Along with the potential of a renewed nuclear arms race, however, the world must come to terms with the reality and the legacy of nuclear power.

In a lengthy year-end interview Edwards discussed some of the positive developments in the nuclear power industry, which is leaving a growing pile of deadly waste that remains a challenge without a solution, and this awakening regarding a potential nuclear arms race.

‘The age of nuclear power is winding down.’

Gordon Edwards says ‘the world’s recognition that nuclear power is not something that offers a future, a sustainable future’, is a very positive development, and that the age of nuclear power is winding down.

There are fewer nuclear reactors in operation now in the west than there have been for decades.

Edwards cites Japan’s cancellation of the troubled Monju reactor, once touted as the state of the art in nuclear power technology.
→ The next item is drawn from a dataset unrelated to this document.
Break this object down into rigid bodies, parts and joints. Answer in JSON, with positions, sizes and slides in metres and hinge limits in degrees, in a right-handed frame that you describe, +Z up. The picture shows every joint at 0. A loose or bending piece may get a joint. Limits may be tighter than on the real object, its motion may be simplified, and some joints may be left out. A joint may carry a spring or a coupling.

Another positive move is the recent resolution at the United Nation’s General Assembly calling for a treaty to ban nuclear weapons completely. While the nuclear-equipped nations are boycotting the resolution, the debate over the failure of the Nuclear Non-Proliferation Treaty, will help promote debate, particularly in the upcoming Trump administration in the United States.
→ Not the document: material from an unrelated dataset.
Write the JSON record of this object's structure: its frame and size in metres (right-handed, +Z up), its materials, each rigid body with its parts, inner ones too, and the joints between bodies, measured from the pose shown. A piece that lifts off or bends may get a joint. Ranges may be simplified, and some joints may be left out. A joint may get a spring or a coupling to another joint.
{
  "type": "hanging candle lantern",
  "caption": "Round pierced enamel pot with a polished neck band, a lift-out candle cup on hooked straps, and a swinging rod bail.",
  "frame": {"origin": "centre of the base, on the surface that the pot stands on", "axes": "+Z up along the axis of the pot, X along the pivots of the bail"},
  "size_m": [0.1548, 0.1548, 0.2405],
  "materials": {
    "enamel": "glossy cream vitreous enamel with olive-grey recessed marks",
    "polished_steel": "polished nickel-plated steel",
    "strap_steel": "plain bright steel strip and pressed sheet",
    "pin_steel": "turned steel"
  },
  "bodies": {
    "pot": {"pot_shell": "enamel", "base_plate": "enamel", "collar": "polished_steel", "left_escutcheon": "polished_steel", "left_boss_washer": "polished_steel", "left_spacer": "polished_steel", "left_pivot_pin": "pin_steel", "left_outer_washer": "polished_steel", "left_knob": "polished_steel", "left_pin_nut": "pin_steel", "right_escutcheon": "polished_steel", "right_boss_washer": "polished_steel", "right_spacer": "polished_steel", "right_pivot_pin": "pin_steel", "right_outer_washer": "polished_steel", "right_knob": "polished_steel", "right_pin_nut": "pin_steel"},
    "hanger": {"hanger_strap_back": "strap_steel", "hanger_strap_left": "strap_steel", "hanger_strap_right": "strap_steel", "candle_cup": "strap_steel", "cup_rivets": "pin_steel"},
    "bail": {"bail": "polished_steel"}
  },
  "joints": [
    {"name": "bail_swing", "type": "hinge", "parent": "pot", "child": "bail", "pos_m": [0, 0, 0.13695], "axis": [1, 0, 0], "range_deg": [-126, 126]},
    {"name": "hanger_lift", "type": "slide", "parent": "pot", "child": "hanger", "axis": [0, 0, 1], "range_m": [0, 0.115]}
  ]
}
‘We are now entering the age of nuclear waste.’ 

In another development, the province of Quebec has joined the Canadian provinces of British Columbia on the west-coast, and Nova Scotia on the east, in declaring a moratorium on uranium mining.
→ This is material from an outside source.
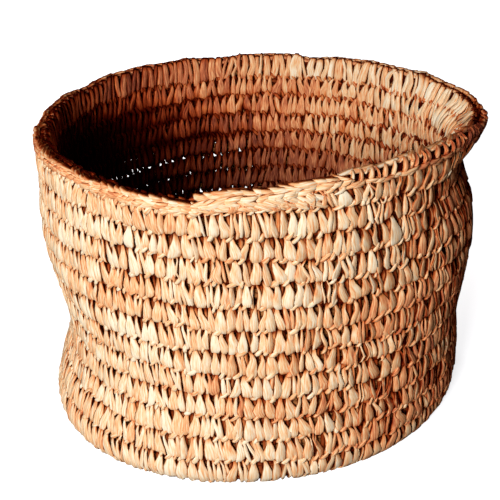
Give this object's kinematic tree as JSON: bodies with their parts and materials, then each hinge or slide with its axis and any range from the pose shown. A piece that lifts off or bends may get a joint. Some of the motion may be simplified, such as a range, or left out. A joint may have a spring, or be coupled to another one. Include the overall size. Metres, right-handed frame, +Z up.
{
  "type": "jute raffia basket",
  "caption": "Round open basket crocheted in raffia over a jute cord, with a flat spiral base, a soft slumped wall and a braided rim.",
  "frame": {"origin": "middle of the base on the surface that the basket stands on, on the axis of the spiral", "axes": "+Z up out of the opening, -Y towards the viewer of the picture, +X to the right"},
  "size_m": [0.3069, 0.3025, 0.2041],
  "materials": {
    "raffia": "satin folded raffia strands in single crochet, cream to orange tan with red-brown shadows",
    "raffia_braid": "satin raffia chain stitches, slanted links along the rim",
    "jute_core": "matt twisted jute cord"
  },
  "bodies": {
    "root": {"start_knot": "raffia_braid", "base_course_01": "raffia", "base_course_02": "raffia", "base_course_03": "raffia", "base_course_04": "raffia", "base_course_05": "raffia", "base_course_06": "raffia", "base_course_07": "raffia", "base_course_08": "raffia", "base_course_09": "raffia", "wall_course_01": "raffia", "wall_course_02": "raffia", "wall_course_03": "raffia", "wall_course_04": "raffia", "wall_course_05": "raffia", "wall_course_06": "raffia", "wall_course_07": "raffia", "wall_course_08": "raffia", "wall_course_09": "raffia", "wall_course_10": "raffia", "wall_course_11": "raffia", "wall_course_12": "raffia", "jute_cord": "jute_core", "rim_braid": "raffia_braid"}
  },
  "joints": []
}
‘Because we do not want to accumulate long-lived radio-active waste at the surface of the earth, we’re not going to bring this material to the surface of the earth’, Edwards says, in explaining the the thinking behind Quebec’s move.

Edwards says, ‘there are fewer nuclear reactors in operation now in the west than there have been for decades.’ Quebec closed its nuclear reactor at the end of 2012, and in the United States, old reactors are being decommissioned faster than new ones are being built.

 The downside according to Edwards is that ‘we are now entering the age of nuclear waste.’ Ontario is facing the possibility of having radio-active waste transported thousands of kilometres, over the Great Lakes watershed, to a storage facility in South Carolina. 

‘Nuclear waste cannot be eliminated it can only be moved… it can only be repackaged and stored.’

Just a couple of ounces of this liquid material, could poison the drinking water for a entire city.

‘This stuff is so radio-active, if you were to take, for example, the reservoir that feeds the drinking water for Washington D.C. and put two ounces of this material into that reservoir and stir it up, then you would have contaminated the reservoir to the point where it would be undrinkable.’

The proposed transport will take 150 tanker trucks, accompanied by armed convoy. Edwards questions the safety of moving the waste in liquid form, why not solidify it first, or best of all, leave it where it is in Chalk River, he says.

While there has been no great public opposition to the transportation plan yet, 44 organisations have written to both Prime Minister Justin Trudeau and President Obama requesting that this series of shipments be held until the existing regulatory process under the Great Lakes agreement is followed.

Regarding nuclear weapons, as the International Physicians for the Prevention of Nuclear War suggested several years ago, the arms race is similar to an addiction; those involved can’t see what they’re doing, and they need help.

Today, Vladimir Putin downplayed Trump’s tweet during a televised year-end news conference. The statement came as no surprise he said, since Trump had made similar statements during the recent election campaign.

Putin clarified that Russia is continuing to modernize its armed forces, including its nuclear weapons. And he said Russia is not interested in a renewed arms race, but is working to improve the capacity to break through missile defenses.

NATO’s deployment of missile defense systems in countries bordering Russia has raised tensions between Moscow and the West.

And Trump, for his part, told MSNBC’s Mika Brzezinski, in an off-air phone call this morning, what he meant in yesterday’s tweet, proclaiming, ‘Let there be an arms race, we will outmatch them at every pass, and outlast them all.’